1) Painful Stimuli is sensed in skin or muscle tissue, by a sensory pain receptor.
2) The signal is transmitted from the affected area in the periphery, traveling up the spinal cord through sensory fibers (delta A and C fibers) which are located mainly in the superficial layers of the dorsal (posterior) area of the spinal cord and intersecting at the substantia gelatinosa and the nucleus proprius, to synapse pathways of the spinothalamic tract.
As described in a previous entry (see 'pain perception' entry) two key 'pain' neurotransmitters are glutamate and substance P. - both work synaptically (between nerve endings) to carry signals from one nerve (A and C pain fibers) to the next (spinothalamic tract).
3) At this point, once relayed from A and C fibers to the next pathway, signals travel up the spinothalamic tract to connect with the thalamus.
4) Signals continue from the spinothalamic tract and the thalumus, to areas such as the cingulate cortex, somatosensory cortex, the periaqueductal grey area, and various limbic structures.
Certain medications such as NMDA receptor antagonists work by blocking (or antagonizing) glutamate receptors; heavily within the spinal cord dorsal area. These agents include ketamine, PCP, and dextromethorphan. Other medications which work differently but have additional activity as NMDA antagonists are the opioid agonists methadone and levorphanol. Anti epileptic medications such as gabapentin and pregabalin work by inhibiting the release of glutamate from peripheral nerve endings in the spinal cord.

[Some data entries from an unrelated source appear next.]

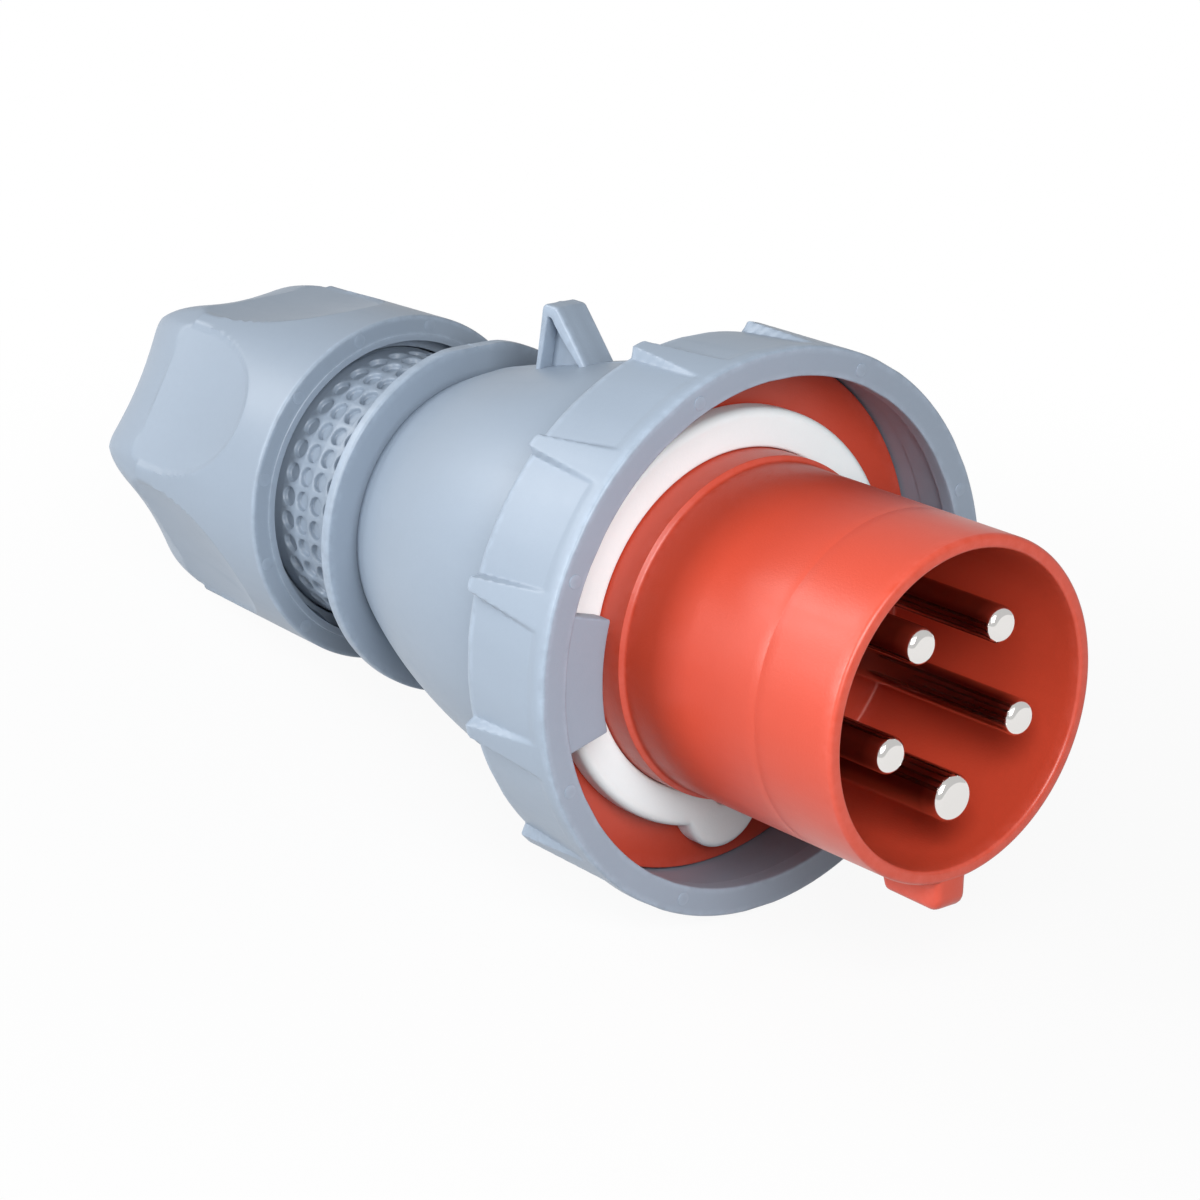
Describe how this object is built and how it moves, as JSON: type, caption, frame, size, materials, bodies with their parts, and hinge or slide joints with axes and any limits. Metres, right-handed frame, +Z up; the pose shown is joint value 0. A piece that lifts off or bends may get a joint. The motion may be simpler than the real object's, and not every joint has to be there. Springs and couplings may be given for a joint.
{
  "type": "industrial pin and sleeve plug",
  "caption": "Round industrial mains plug with pins inside a keyed sleeve, a ribbed locking ring, a tapered housing and a screwed cable gland.",
  "frame": {"origin": "centre of the sleeve's mouth, on the axis of the plug", "axes": "+X out of the sleeve's mouth along the plug's axis, +Z up through the fin and away from the key"},
  "size_m": [0.2308, 0.108, 0.108],
  "materials": {
    "shell_grey": "fine satin moulding",
    "carrier_red": "satin moulding",
    "gasket_pale": "soft and dull",
    "pin_nickel": "nickel plated brass, polished",
    "screw_steel": "zinc plated",
    "seal_black": "dull",
    "gland_plastic": "satin"
  },
  "bodies": {
    "plug_body": {"housing": "shell_grey", "contact_carrier": "carrier_red", "pin_retainer": "carrier_red", "face_gasket": "gasket_pale", "ring_seal": "seal_black", "carrier_seal": "seal_black", "cable_seal": "seal_black", "clamping_basket": "gland_plastic", "retainer_screw": "screw_steel", "pin_earth": "pin_nickel", "pin_l1": "pin_nickel", "pin_l2": "pin_nickel", "pin_l3": "pin_nickel", "pin_neutral": "pin_nickel", "terminal_screw_earth": "screw_steel", "terminal_screw_l1": "screw_steel", "terminal_screw_l2": "screw_steel", "terminal_screw_l3": "screw_steel", "terminal_screw_neutral": "screw_steel"},
    "ring": {"locking_ring": "shell_grey"},
    "thrust": {"thrust_ring": "gland_plastic"},
    "nut": {"gland_nut": "shell_grey"}
  },
  "joints": [
    {"name": "ring_turn", "type": "hinge", "parent": "plug_body", "child": "ring", "pos_m": [-0.06, 0, 0], "axis": [1, 0, 0], "range_deg": [0, 45]},
    {"name": "gland_travel", "type": "slide", "parent": "plug_body", "child": "thrust", "axis": [1, 0, 0], "range_m": [-0.008, 0.012]},
    {"name": "nut_turn", "type": "hinge", "parent": "thrust", "child": "nut", "pos_m": [-0.195, 0, 0], "axis": [1, 0, 0], "range_deg": [-720, 1080]}
  ],
  "couplings": [
    {"joint": "gland_travel", "follows": "nut_turn", "m_per_rad": 0.0006366}
  ]
}
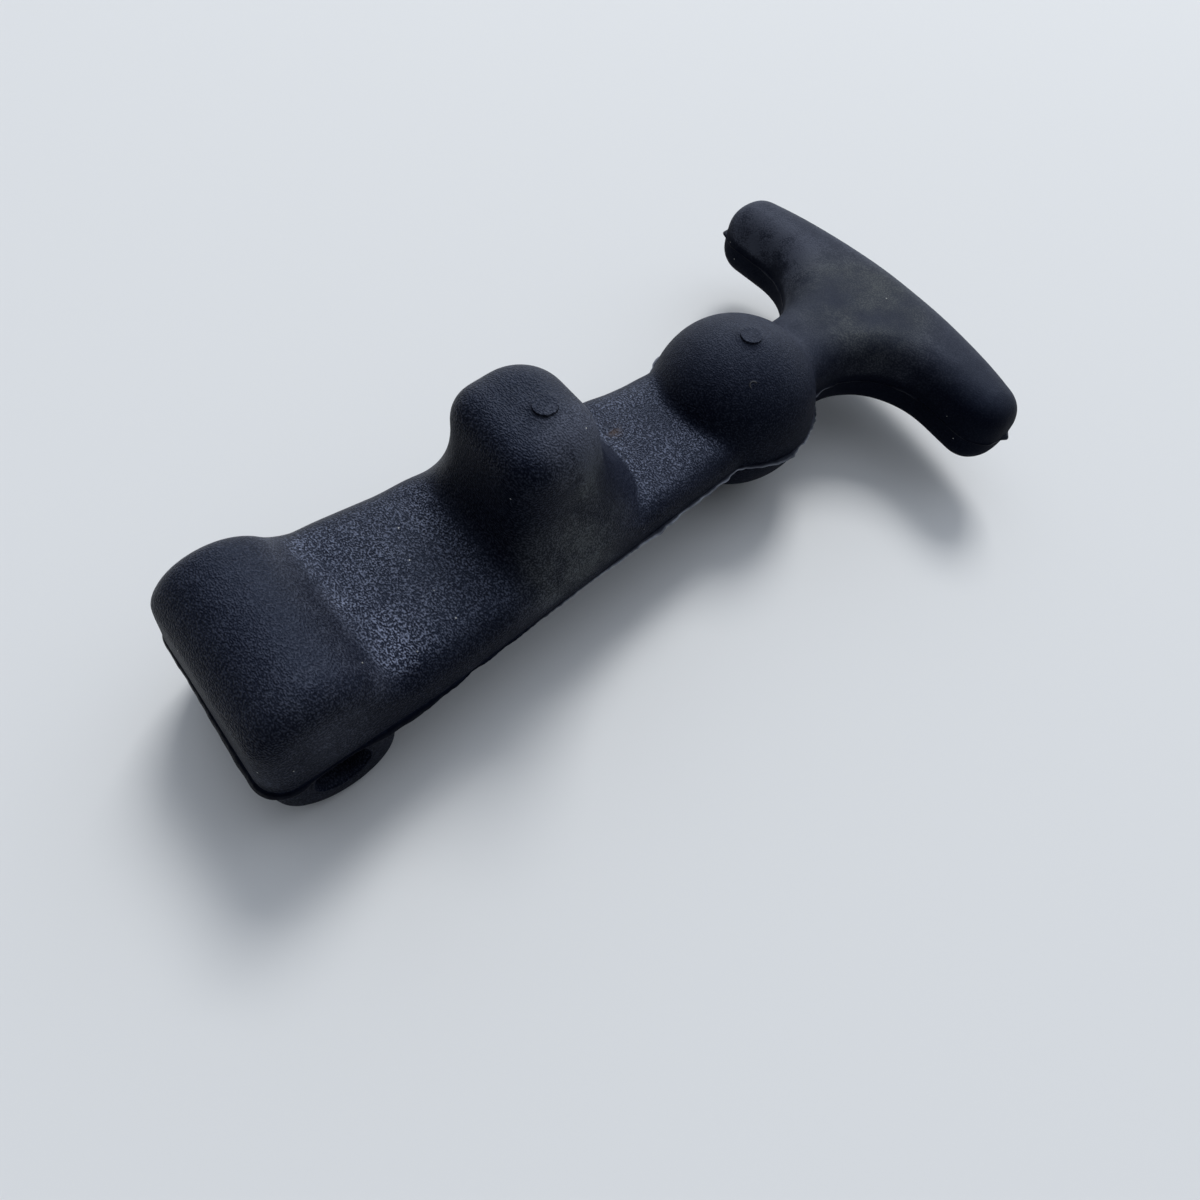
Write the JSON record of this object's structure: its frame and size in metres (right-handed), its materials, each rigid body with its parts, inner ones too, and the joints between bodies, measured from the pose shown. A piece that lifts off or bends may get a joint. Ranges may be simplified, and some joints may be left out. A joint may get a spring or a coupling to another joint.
{
  "type": "rubber t draw latch",
  "caption": "One-piece black rubber draw latch: hinge foot with a pin bore, waisted strap, thumb knob, ball that holds behind a forked keeper, and a T grip.",
  "frame": {"origin": "middle of the hinge-pin bore", "axes": "+X along the strap from the pin to the T grip, +Y along the pin bore, +Z out of the face with the knob"},
  "size_m": [0.1397, 0.0676, 0.0411],
  "materials": {
    "rubber": "moulded EPDM, fine leather grain on the strap, matte elsewhere, dusty bloom"
  },
  "bodies": {
    "root": {"latch_strap": "rubber"}
  },
  "joints": []
}
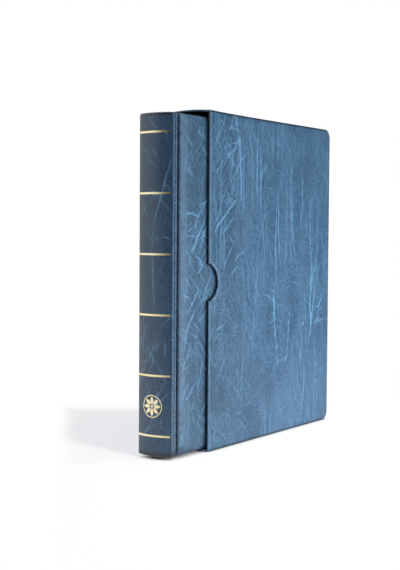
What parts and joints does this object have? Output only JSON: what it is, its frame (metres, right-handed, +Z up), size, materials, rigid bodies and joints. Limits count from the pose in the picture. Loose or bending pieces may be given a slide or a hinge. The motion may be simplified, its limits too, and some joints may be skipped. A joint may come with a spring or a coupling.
{
  "type": "binder with slipcase",
  "caption": "Padded leatherette ring binder with a rounded, foil-lined spine, standing partly drawn out of its open-mouthed slipcase with thumb notches; it slides out and its rings open",
  "frame": {"origin": "the middle of the slipcase's foot, on the surface it stands on", "axes": "X runs from the slipcase's open mouth to its closed rear, Y from its front panel to its back panel, Z up; the binder is drawn out towards -X"},
  "size_m": [0.3066, 0.046, 0.325],
  "materials": {
    "leatherette": "slate-blue leatherette, satin, grained with fine veins",
    "greyboard": "plain greyboard inside the covering",
    "black_paper": "smooth black lining paper",
    "pad_foam": "soft foam sheet under the covering",
    "gold_foil": "hot-stamped pale gold foil, satin",
    "nickel_plate": "nickel-plated spring steel, bright",
    "plain_steel": "zinc-plated steel, dull"
  },
  "bodies": {
    "slipcase": {"slipcase_front_board": "greyboard", "slipcase_back_board": "greyboard", "slipcase_edge_board": "greyboard", "slipcase_front_covering": "leatherette", "slipcase_back_covering": "leatherette", "slipcase_rear_covering": "leatherette", "slipcase_top_covering": "leatherette", "slipcase_bottom_covering": "leatherette", "slipcase_front_lining": "black_paper", "slipcase_back_lining": "black_paper", "slipcase_edge_lining": "black_paper"},
    "binder": {"front_cover_board": "greyboard", "back_cover_board": "greyboard", "front_cover_pad": "pad_foam", "back_cover_pad": "pad_foam", "front_cover_covering": "leatherette", "back_cover_covering": "leatherette", "front_endpaper": "black_paper", "back_endpaper": "black_paper", "spine_board": "greyboard", "spine_covering": "leatherette", "front_joint_covering": "leatherette", "back_joint_covering": "leatherette", "spine_lining": "black_paper", "foil_lines": "gold_foil", "foil_rosette": "gold_foil", "ring_rail": "nickel_plate", "rail_rivets": "plain_steel", "lever_pins": "plain_steel"},
    "front_rings": {"front_toggle_plate": "plain_steel", "front_ring_halves": "nickel_plate"},
    "back_rings": {"back_toggle_plate": "plain_steel", "back_ring_halves": "nickel_plate"},
    "upper_lever": {"upper_lever": "nickel_plate"},
    "lower_lever": {"lower_lever": "nickel_plate"}
  },
  "joints": [
    {"name": "binder_slide", "type": "slide", "parent": "slipcase", "child": "binder", "axis": [-1, 0, 0], "range_m": [-0.0575, 0.2]},
    {"name": "front_ring_hinge", "type": "hinge", "parent": "binder", "child": "front_rings", "pos_m": [-0.17688, -0.009, 0.16105], "axis": [0, 0, -1], "range_deg": [0, 13]},
    {"name": "back_ring_hinge", "type": "hinge", "parent": "binder", "child": "back_rings", "pos_m": [-0.17688, 0.009, 0.16105], "axis": [0, 0, 1], "range_deg": [0, 13]},
    {"name": "upper_lever_hinge", "type": "hinge", "parent": "binder", "child": "upper_lever", "pos_m": [-0.17658, 0, 0.29955], "axis": [0, -1, 0], "range_deg": [0, 20]},
    {"name": "lower_lever_hinge", "type": "hinge", "parent": "binder", "child": "lower_lever", "pos_m": [-0.17658, 0, 0.02255], "axis": [0, 1, 0], "range_deg": [0, 20]}
  ],
  "couplings": [
    {"joint": "back_ring_hinge", "follows": "front_ring_hinge", "ratio": 1},
    {"joint": "upper_lever_hinge", "follows": "front_ring_hinge", "ratio": 1.5384},
    {"joint": "lower_lever_hinge", "follows": "front_ring_hinge", "ratio": 1.5384}
  ]
}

Inbound pain signalling to the brain is additionally affected (inhibited or enhanced) by descending signals originating from the brain (PAG). SSRI or Tricyclic antidepressant medications including amitriptyline and duloxetine may reduce pain by increasing the inhibitory affect of this descending pathway on ascending pain stimuli.
The amount of pain felt by an individual is not experienced on a linear level with the degree of pain stimuli; i.e what may be experienced as little to no pain for one person, may be experienced as severe or debilitating pain for another.
Chronic periods of pain from the periphery (peripheral nervous system) such as that experienced with arthritis, spinal stenosis, musculoskeletal injury and rheumatic degenerative conditions is likely to lead to increased central sensitivity - the descending pain modulatory system adapts to long term pain. To put simply, during long periods of pain transmission up the spinal cord, it is able to memorize and perpetuate this state, through positive feedback, leading to excessive pain-flow, even in the absence of any actual injury or illness.
A large part of pain sensitivity is modulated by the transmission of glutamate and substance P, at synaptic sites throughout the spinal cord. There are multiple points between the sensory receptor (origin of the signal) and the brain (interpretation of the signal) that a signal may be amplified by increased neuronal excitability and excess release of glutamate/substance P.
In addition, sensory (pain) receptors have their own individual threshhold; where any stimuli exceeding this threshhold will trigger the receptor to send a pain signal - Some individuals will have a lower threshhold for these receptors than others.
Those with fibromyalgia for instance, typically experience spinal (or central) sensitization through both of these phenomena - increased neuronal excitability and low threshhold for pain stimuli.
The latter often manifests in an increased tenderness to a given pressure; which is the origin of the 'tender point test' which serves as a diagnostic tool for the condition of fibromyalgia.